▸ Written instruction: Quote only the part that opens with the line containing "radius=strip_bend + sheet)" and closes with the line containing "imported = [obj". Keep both of those lines.
======== Dataset entries
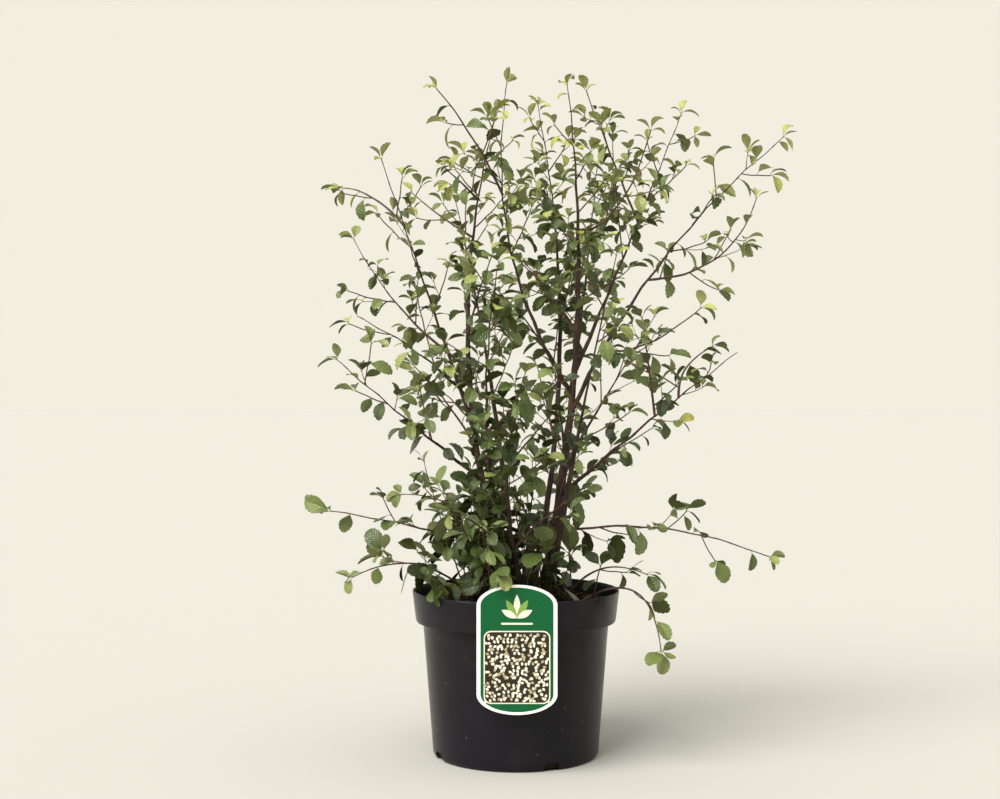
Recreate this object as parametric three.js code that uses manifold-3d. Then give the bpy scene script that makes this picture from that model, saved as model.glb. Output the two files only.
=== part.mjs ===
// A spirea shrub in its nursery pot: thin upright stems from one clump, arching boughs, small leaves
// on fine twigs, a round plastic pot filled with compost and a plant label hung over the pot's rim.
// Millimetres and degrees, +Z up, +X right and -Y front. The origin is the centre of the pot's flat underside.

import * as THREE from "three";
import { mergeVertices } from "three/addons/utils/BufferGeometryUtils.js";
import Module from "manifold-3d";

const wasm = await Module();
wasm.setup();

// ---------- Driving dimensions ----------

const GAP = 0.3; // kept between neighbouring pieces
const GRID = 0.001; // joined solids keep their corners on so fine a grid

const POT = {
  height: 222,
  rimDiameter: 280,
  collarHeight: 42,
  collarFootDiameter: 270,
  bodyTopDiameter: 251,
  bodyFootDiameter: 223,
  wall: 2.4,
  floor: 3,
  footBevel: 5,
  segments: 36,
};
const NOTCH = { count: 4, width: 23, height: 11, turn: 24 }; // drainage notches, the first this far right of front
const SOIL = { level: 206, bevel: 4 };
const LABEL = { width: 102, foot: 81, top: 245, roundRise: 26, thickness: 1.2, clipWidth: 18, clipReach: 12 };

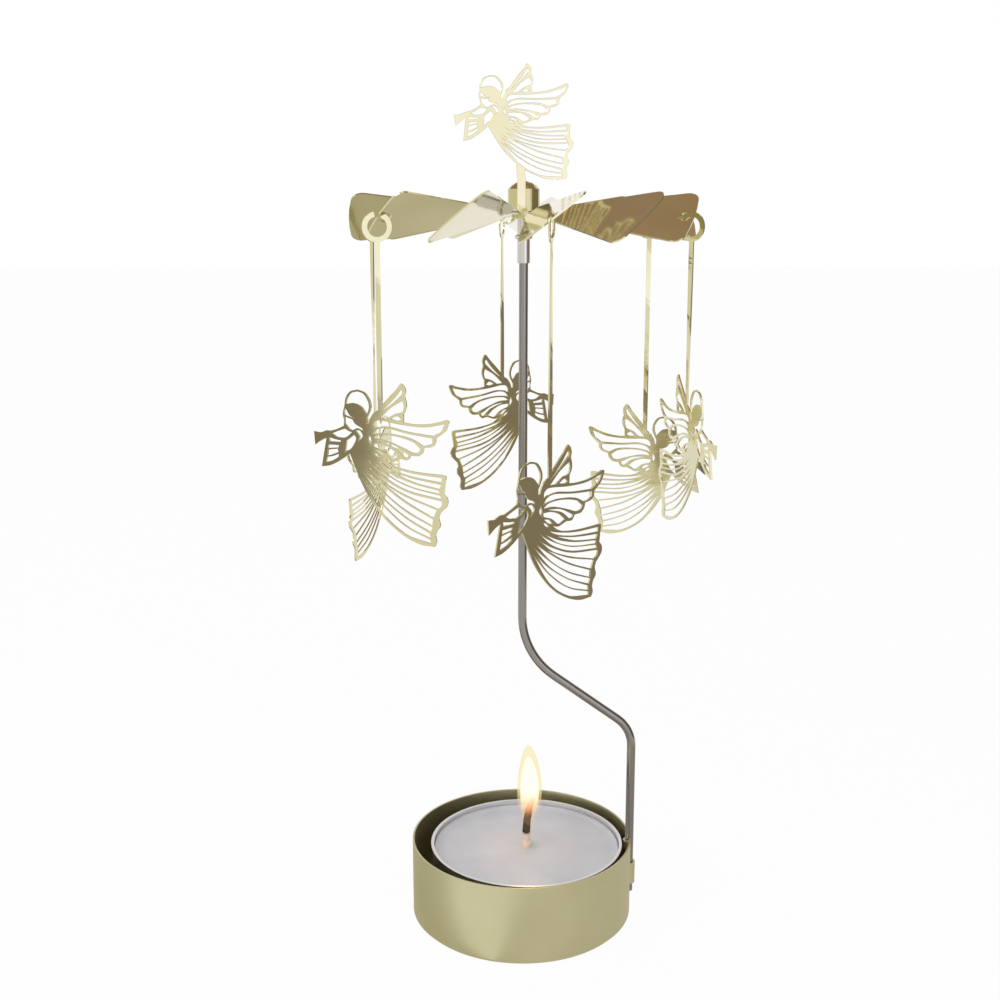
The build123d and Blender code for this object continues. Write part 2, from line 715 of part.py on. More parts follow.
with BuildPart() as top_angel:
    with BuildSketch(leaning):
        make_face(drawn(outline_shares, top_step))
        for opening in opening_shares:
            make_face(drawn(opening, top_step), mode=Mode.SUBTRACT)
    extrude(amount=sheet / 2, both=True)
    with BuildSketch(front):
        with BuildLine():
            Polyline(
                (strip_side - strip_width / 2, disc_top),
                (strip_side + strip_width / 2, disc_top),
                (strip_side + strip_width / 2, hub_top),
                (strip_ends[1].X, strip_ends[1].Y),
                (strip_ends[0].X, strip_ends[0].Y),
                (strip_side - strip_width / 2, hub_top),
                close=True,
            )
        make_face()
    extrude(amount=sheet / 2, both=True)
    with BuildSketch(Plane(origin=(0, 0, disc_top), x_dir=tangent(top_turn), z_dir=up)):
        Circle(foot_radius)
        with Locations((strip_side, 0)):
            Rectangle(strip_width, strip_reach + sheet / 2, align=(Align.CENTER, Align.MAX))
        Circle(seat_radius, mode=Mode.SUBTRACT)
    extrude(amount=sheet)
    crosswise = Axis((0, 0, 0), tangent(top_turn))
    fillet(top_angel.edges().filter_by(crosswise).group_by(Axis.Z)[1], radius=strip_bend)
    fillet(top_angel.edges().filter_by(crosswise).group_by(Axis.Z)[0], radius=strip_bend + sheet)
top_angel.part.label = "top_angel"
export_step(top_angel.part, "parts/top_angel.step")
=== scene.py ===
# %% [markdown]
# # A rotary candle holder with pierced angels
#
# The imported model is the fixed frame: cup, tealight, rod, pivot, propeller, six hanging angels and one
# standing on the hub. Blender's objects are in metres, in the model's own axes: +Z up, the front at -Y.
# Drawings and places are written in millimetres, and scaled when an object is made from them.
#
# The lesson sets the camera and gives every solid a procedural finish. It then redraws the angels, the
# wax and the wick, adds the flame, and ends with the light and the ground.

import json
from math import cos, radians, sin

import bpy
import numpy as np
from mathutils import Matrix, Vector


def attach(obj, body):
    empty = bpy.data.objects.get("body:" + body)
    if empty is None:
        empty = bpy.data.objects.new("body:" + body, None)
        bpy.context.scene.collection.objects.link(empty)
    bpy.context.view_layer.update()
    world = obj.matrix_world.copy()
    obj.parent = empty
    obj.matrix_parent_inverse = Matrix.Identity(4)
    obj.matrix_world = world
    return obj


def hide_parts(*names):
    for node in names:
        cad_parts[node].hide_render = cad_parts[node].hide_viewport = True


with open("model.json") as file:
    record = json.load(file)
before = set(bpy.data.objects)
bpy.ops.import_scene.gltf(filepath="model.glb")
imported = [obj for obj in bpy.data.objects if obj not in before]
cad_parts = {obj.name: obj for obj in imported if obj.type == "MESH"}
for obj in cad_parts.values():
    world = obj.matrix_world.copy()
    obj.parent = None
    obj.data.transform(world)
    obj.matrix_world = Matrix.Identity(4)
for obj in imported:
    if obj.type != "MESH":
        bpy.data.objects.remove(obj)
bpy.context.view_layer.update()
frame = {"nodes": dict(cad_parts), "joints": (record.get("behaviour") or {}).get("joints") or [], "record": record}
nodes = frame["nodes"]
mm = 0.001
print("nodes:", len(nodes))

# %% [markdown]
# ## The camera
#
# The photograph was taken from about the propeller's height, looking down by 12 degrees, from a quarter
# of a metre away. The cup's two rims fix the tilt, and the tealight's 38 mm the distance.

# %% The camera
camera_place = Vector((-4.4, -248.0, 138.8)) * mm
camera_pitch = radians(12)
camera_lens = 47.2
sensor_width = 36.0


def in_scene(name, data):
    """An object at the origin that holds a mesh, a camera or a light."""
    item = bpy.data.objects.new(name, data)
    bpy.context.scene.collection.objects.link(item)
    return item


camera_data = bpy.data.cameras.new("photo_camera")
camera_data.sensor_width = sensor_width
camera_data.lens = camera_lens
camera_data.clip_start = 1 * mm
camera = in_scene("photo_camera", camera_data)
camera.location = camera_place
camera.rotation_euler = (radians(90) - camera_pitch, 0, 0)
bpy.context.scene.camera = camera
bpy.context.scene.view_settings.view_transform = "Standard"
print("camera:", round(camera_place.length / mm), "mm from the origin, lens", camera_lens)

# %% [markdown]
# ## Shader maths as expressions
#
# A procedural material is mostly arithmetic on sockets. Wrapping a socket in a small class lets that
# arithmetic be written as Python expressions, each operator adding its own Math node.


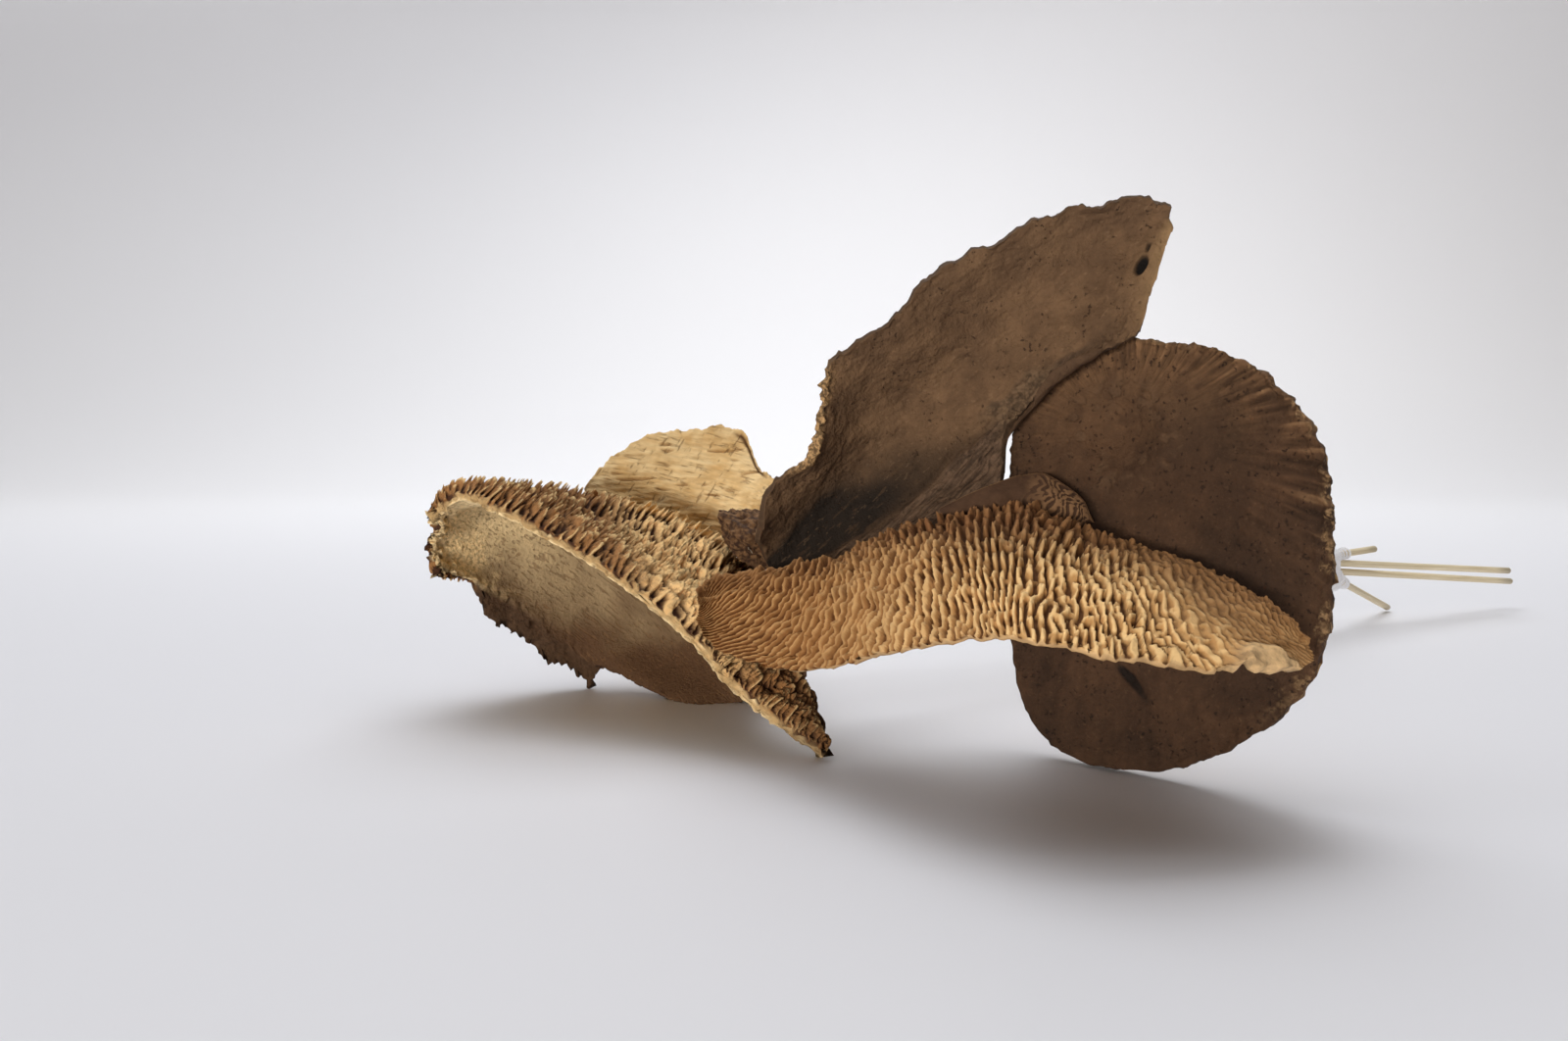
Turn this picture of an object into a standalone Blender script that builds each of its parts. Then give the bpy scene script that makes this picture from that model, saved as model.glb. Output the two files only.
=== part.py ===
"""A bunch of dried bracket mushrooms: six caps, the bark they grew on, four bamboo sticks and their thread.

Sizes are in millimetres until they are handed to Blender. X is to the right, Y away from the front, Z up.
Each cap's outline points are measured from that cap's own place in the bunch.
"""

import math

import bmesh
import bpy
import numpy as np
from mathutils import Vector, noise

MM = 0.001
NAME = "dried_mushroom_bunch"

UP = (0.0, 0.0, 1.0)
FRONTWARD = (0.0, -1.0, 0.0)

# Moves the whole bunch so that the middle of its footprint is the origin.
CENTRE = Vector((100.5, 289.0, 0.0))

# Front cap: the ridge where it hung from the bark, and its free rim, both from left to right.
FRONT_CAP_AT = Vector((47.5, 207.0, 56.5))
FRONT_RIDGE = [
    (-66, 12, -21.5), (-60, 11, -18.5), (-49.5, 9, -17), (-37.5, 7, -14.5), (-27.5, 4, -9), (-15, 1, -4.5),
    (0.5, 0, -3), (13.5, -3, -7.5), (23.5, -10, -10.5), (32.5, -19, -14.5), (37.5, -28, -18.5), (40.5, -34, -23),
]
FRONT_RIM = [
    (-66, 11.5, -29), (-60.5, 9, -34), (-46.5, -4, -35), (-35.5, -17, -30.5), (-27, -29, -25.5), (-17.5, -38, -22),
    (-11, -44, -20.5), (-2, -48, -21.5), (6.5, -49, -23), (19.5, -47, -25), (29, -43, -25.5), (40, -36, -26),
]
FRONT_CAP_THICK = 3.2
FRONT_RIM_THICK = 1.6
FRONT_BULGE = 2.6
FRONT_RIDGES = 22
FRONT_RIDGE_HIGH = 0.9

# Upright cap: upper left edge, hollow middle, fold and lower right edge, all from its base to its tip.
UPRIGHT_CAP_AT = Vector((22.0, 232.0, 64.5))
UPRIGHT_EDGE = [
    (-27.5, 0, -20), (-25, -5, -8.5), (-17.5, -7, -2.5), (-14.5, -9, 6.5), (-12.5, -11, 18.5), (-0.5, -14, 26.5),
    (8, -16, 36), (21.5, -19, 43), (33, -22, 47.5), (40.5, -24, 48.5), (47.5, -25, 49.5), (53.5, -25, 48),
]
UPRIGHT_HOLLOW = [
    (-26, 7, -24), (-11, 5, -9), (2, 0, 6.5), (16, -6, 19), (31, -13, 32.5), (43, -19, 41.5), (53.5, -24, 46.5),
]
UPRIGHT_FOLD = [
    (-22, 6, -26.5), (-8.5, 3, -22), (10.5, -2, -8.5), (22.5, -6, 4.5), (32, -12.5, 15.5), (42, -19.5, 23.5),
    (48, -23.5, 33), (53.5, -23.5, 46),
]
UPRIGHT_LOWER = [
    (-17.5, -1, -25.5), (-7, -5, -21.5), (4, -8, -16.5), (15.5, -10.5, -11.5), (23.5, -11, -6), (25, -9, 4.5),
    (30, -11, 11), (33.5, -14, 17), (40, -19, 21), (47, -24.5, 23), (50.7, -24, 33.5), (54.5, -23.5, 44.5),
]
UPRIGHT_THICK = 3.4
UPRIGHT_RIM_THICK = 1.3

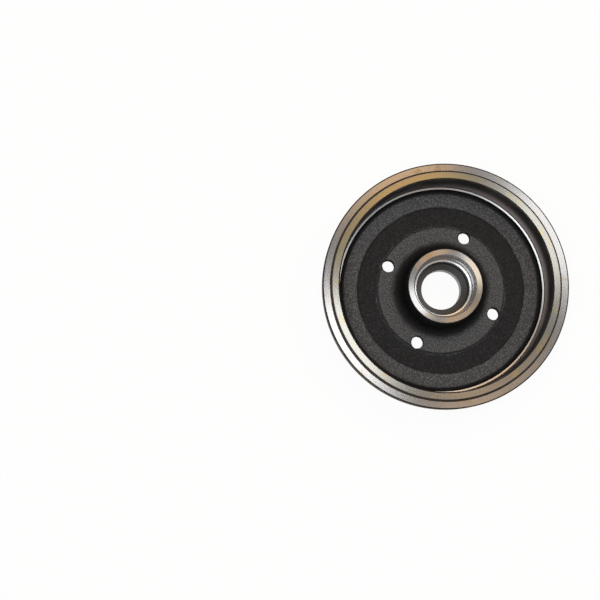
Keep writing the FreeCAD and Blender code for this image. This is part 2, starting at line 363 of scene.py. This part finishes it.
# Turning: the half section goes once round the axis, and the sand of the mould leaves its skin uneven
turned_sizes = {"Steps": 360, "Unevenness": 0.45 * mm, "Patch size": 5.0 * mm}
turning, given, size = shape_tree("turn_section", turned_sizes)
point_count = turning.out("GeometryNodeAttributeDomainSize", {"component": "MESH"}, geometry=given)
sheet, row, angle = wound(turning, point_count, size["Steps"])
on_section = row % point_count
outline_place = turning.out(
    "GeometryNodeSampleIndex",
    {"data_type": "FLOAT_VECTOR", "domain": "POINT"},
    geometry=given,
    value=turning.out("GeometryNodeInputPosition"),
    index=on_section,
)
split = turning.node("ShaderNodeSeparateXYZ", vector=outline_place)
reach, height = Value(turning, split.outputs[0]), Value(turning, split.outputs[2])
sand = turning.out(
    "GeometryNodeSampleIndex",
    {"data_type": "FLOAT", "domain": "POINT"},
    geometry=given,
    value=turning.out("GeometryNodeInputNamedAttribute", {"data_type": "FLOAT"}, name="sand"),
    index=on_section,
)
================
▸ Reply:
    fillet(top_angel.edges().filter_by(crosswise).group_by(Axis.Z)[0], radius=strip_bend + sheet)
top_angel.part.label = "top_angel"
export_step(top_angel.part, "parts/top_angel.step")
=== scene.py ===
# %% [markdown]
# # A rotary candle holder with pierced angels
#
# The imported model is the fixed frame: cup, tealight, rod, pivot, propeller, six hanging angels and one
# standing on the hub. Blender's objects are in metres, in the model's own axes: +Z up, the front at -Y.
# Drawings and places are written in millimetres, and scaled when an object is made from them.
#
# The lesson sets the camera and gives every solid a procedural finish. It then redraws the angels, the
# wax and the wick, adds the flame, and ends with the light and the ground.

import json
from math import cos, radians, sin

import bpy
import numpy as np
from mathutils import Matrix, Vector


def attach(obj, body):
    empty = bpy.data.objects.get("body:" + body)
    if empty is None:
        empty = bpy.data.objects.new("body:" + body, None)
        bpy.context.scene.collection.objects.link(empty)
    bpy.context.view_layer.update()
    world = obj.matrix_world.copy()
    obj.parent = empty
    obj.matrix_parent_inverse = Matrix.Identity(4)
    obj.matrix_world = world
    return obj


def hide_parts(*names):
    for node in names:
        cad_parts[node].hide_render = cad_parts[node].hide_viewport = True


with open("model.json") as file:
    record = json.load(file)
before = set(bpy.data.objects)
bpy.ops.import_scene.gltf(filepath="model.glb")
imported = [obj for obj in bpy.data.objects if obj not in before]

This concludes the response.